━━━━━ Records ━━━━━

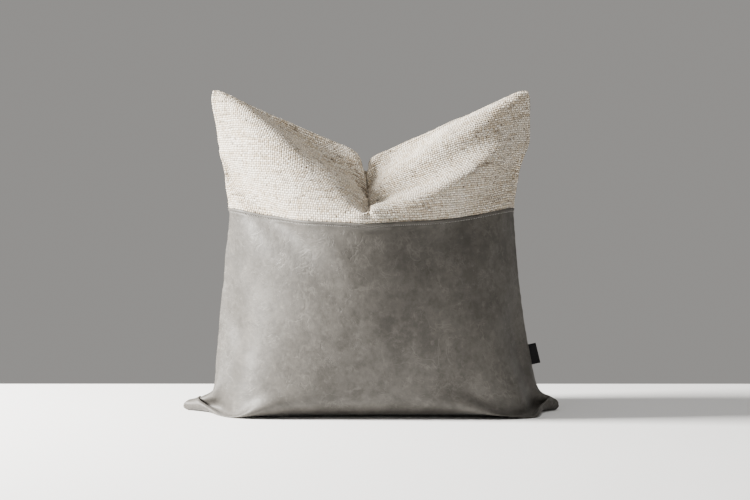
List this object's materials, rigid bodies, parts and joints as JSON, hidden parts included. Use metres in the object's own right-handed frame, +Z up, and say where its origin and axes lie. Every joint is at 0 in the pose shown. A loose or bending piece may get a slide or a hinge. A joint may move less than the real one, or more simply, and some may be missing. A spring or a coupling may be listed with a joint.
{
  "type": "throw pillow",
  "caption": "Square two-tone throw pillow with a woven upper band over leather-look lower panels, a feather insert and a hidden zipper, standing with a chopped top.",
  "frame": {"origin": "centre of the footprint, on the surface the pillow stands on", "axes": "+Z up, +X to the pillow's right as seen from the front, front faces -Y"},
  "size_m": [0.518, 0.2406, 0.4375],
  "materials": {
    "woven_cloth": "chunky hand-woven cloth with flecks",
    "faux_leather": "matte distressed grey leather-look",
    "grey_thread": "spun polyester thread",
    "black_label": "woven satin label, blank",
    "white_label": "satin label, blank",
    "ticking": "downproof cotton",
    "filling": "loose feather and fibre",
    "zipper_tape": "woven polyester tape",
    "zipper_plastic": "moulded coil",
    "zipper_metal": "dark coated zinc"
  },
  "bodies": {
    "pillow": {"front_upper_panel": "woven_cloth", "back_upper_panel": "woven_cloth", "front_lower_panel": "faux_leather", "back_lower_panel": "faux_leather", "front_join_topstitch": "grey_thread", "back_join_topstitch": "grey_thread", "seam_thread": "grey_thread", "side_label": "black_label", "care_label": "white_label", "insert_label": "white_label", "insert_ticking_front": "ticking", "insert_ticking_back": "ticking", "feather_filling": "filling", "zipper_tape_front": "zipper_tape", "zipper_tape_back": "zipper_tape", "zipper_teeth_front": "zipper_plastic", "zipper_teeth_back": "zipper_plastic", "zipper_top_stops": "zipper_metal", "zipper_bottom_stop": "zipper_metal"},
    "slider": {"zipper_slider": "zipper_metal"},
    "pull": {"zipper_pull": "zipper_metal"}
  },
  "joints": [
    {"name": "zipper_slide", "type": "slide", "parent": "pillow", "child": "slider", "axis": [1, 0, 0], "range_m": [0, 0.365]},
    {"name": "pull_hinge", "type": "hinge", "parent": "slider", "child": "pull", "pos_m": [-0.184, 0, 0.00215], "axis": [0, -1, 0], "range_deg": [0, 180]}
  ]
}
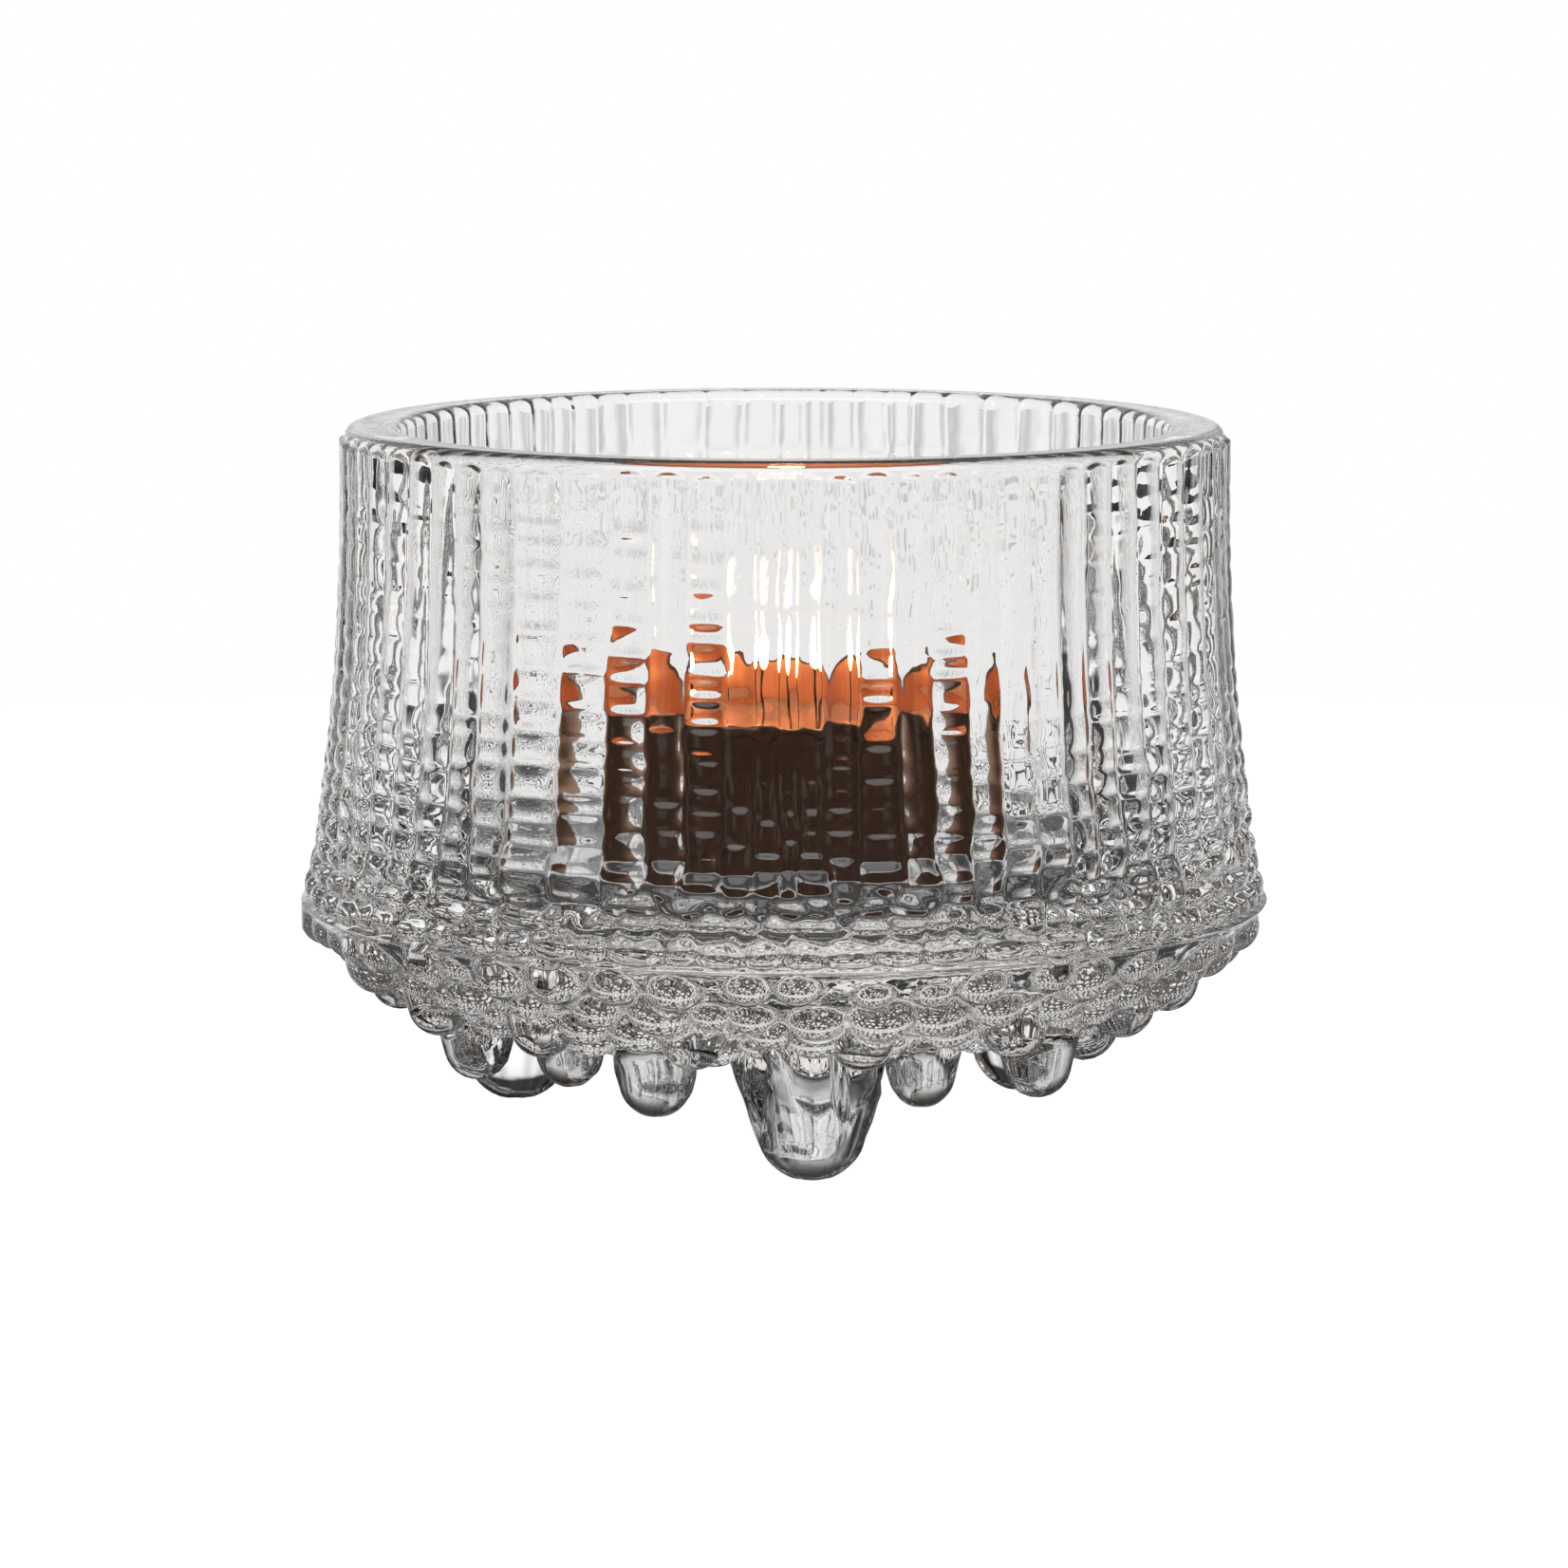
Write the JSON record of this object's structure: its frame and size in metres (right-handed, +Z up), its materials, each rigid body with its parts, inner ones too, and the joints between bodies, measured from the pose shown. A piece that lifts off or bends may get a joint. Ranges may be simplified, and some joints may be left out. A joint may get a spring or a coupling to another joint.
{
  "type": "tealight holder",
  "caption": "Thick pressed-glass bowl on rounded icicle feet, ribbed and pebbled outside, smooth inside, with a lit tealight standing on its floor.",
  "frame": {"origin": "on the table, under the middle of the bowl", "axes": "+Z up through the middle of the bowl; -Y is the front, where the first foot stands a little to the +X side"},
  "size_m": [0.0894, 0.0894, 0.065],
  "materials": {
    "clear_glass": "clear pressed glass, fire-polished, ribbed and pebbled outside and smooth inside",
    "cup_aluminium": "thin deep-drawn aluminium with a dark copper-brown lacquer, faint drawing lines up the wall",
    "candle_wax": "cream paraffin wax, satin, with a clear molten pool round the wick",
    "tinplate": "thin stamped tinplate",
    "cotton_wick": "braided cotton, charred at the top"
  },
  "bodies": {
    "holder": {"glass_holder": "clear_glass"},
    "tealight": {"tealight_cup": "cup_aluminium"},
    "candle": {"wax": "candle_wax", "wick_sustainer": "tinplate", "wick": "cotton_wick"}
  },
  "joints": [
    {"name": "tealight_lift", "type": "slide", "parent": "holder", "child": "tealight", "axis": [0, 0, 1], "range_m": [0, 0.045]},
    {"name": "candle_lift", "type": "slide", "parent": "tealight", "child": "candle", "axis": [0, 0, 1], "range_m": [0, 0.018]}
  ]
}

━━━━━

Your instructions: Reproduce the data in full, exactly as presented.

Full answer:
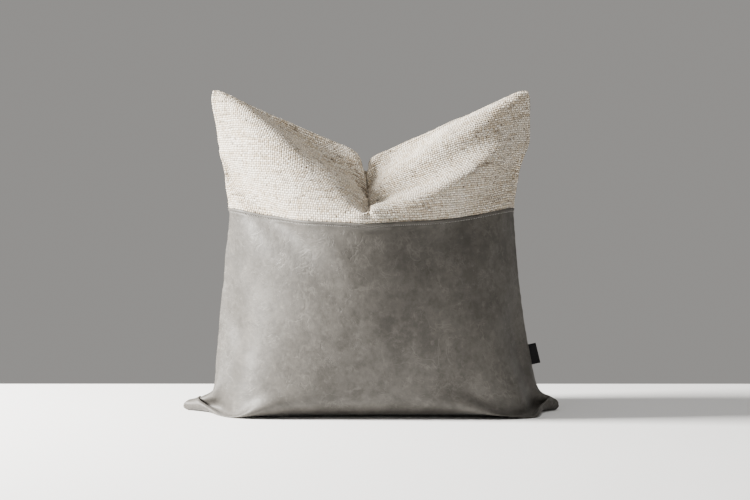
List this object's materials, rigid bodies, parts and joints as JSON, hidden parts included. Use metres in the object's own right-handed frame, +Z up, and say where its origin and axes lie. Every joint is at 0 in the pose shown. A loose or bending piece may get a slide or a hinge. A joint may move less than the real one, or more simply, and some may be missing. A spring or a coupling may be listed with a joint.
{
  "type": "throw pillow",
  "caption": "Square two-tone throw pillow with a woven upper band over leather-look lower panels, a feather insert and a hidden zipper, standing with a chopped top.",
  "frame": {"origin": "centre of the footprint, on the surface the pillow stands on", "axes": "+Z up, +X to the pillow's right as seen from the front, front faces -Y"},
  "size_m": [0.518, 0.2406, 0.4375],
  "materials": {
    "woven_cloth": "chunky hand-woven cloth with flecks",
    "faux_leather": "matte distressed grey leather-look",
    "grey_thread": "spun polyester thread",
    "black_label": "woven satin label, blank",
    "white_label": "satin label, blank",
    "ticking": "downproof cotton",
    "filling": "loose feather and fibre",
    "zipper_tape": "woven polyester tape",
    "zipper_plastic": "moulded coil",
    "zipper_metal": "dark coated zinc"
  },
  "bodies": {
    "pillow": {"front_upper_panel": "woven_cloth", "back_upper_panel": "woven_cloth", "front_lower_panel": "faux_leather", "back_lower_panel": "faux_leather", "front_join_topstitch": "grey_thread", "back_join_topstitch": "grey_thread", "seam_thread": "grey_thread", "side_label": "black_label", "care_label": "white_label", "insert_label": "white_label", "insert_ticking_front": "ticking", "insert_ticking_back": "ticking", "feather_filling": "filling", "zipper_tape_front": "zipper_tape", "zipper_tape_back": "zipper_tape", "zipper_teeth_front": "zipper_plastic", "zipper_teeth_back": "zipper_plastic", "zipper_top_stops": "zipper_metal", "zipper_bottom_stop": "zipper_metal"},
    "slider": {"zipper_slider": "zipper_metal"},
    "pull": {"zipper_pull": "zipper_metal"}
  },
  "joints": [
    {"name": "zipper_slide", "type": "slide", "parent": "pillow", "child": "slider", "axis": [1, 0, 0], "range_m": [0, 0.365]},
    {"name": "pull_hinge", "type": "hinge", "parent": "slider", "child": "pull", "pos_m": [-0.184, 0, 0.00215], "axis": [0, -1, 0], "range_deg": [0, 180]}
  ]
}
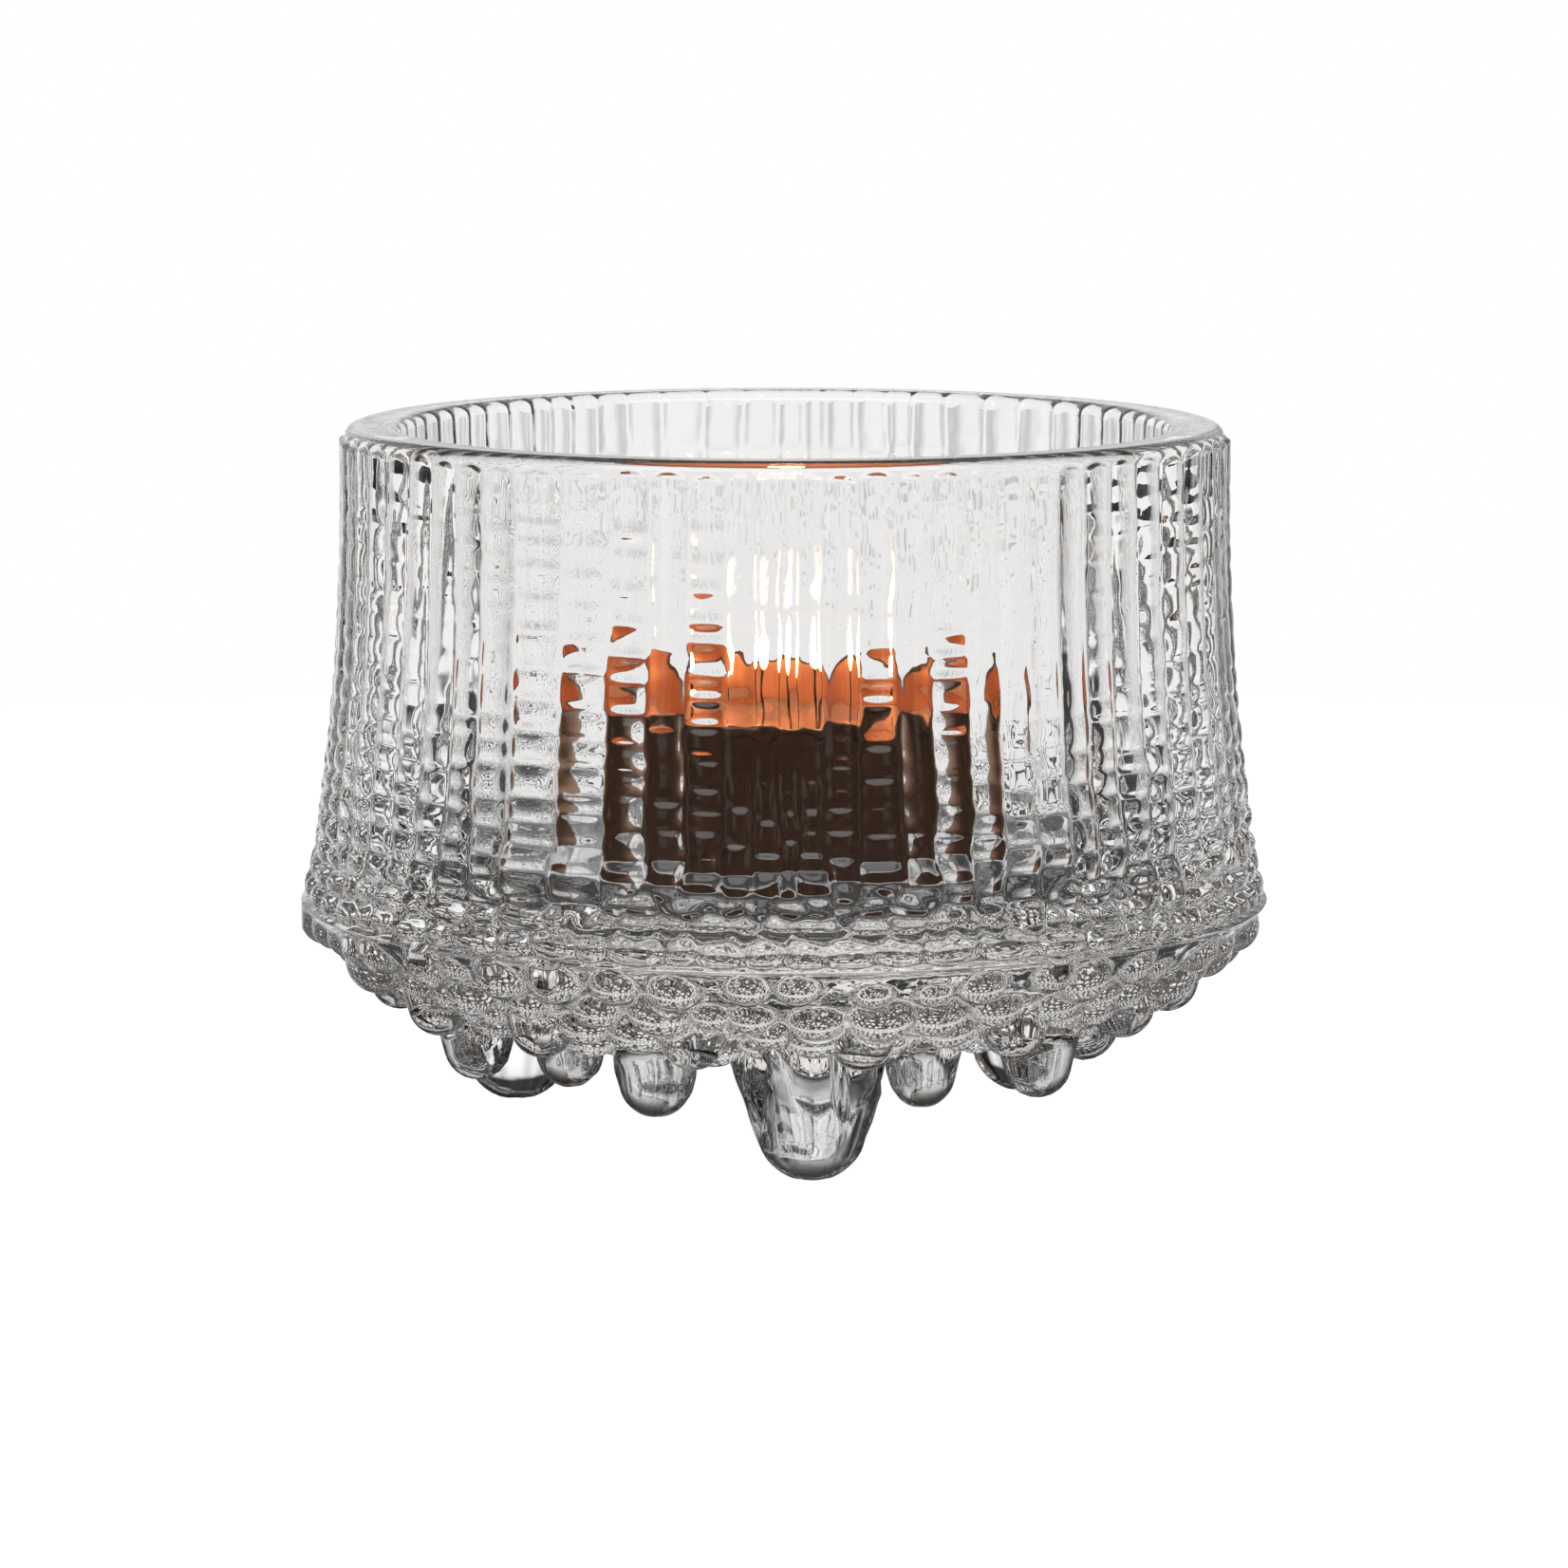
Write the JSON record of this object's structure: its frame and size in metres (right-handed, +Z up), its materials, each rigid body with its parts, inner ones too, and the joints between bodies, measured from the pose shown. A piece that lifts off or bends may get a joint. Ranges may be simplified, and some joints may be left out. A joint may get a spring or a coupling to another joint.
{
  "type": "tealight holder",
  "caption": "Thick pressed-glass bowl on rounded icicle feet, ribbed and pebbled outside, smooth inside, with a lit tealight standing on its floor.",
  "frame": {"origin": "on the table, under the middle of the bowl", "axes": "+Z up through the middle of the bowl; -Y is the front, where the first foot stands a little to the +X side"},
  "size_m": [0.0894, 0.0894, 0.065],
  "materials": {
    "clear_glass": "clear pressed glass, fire-polished, ribbed and pebbled outside and smooth inside",
    "cup_aluminium": "thin deep-drawn aluminium with a dark copper-brown lacquer, faint drawing lines up the wall",
    "candle_wax": "cream paraffin wax, satin, with a clear molten pool round the wick",
    "tinplate": "thin stamped tinplate",
    "cotton_wick": "braided cotton, charred at the top"
  },
  "bodies": {
    "holder": {"glass_holder": "clear_glass"},
    "tealight": {"tealight_cup": "cup_aluminium"},
    "candle": {"wax": "candle_wax", "wick_sustainer": "tinplate", "wick": "cotton_wick"}
  },
  "joints": [
    {"name": "tealight_lift", "type": "slide", "parent": "holder", "child": "tealight", "axis": [0, 0, 1], "range_m": [0, 0.045]},
    {"name": "candle_lift", "type": "slide", "parent": "tealight", "child": "candle", "axis": [0, 0, 1], "range_m": [0, 0.018]}
  ]
}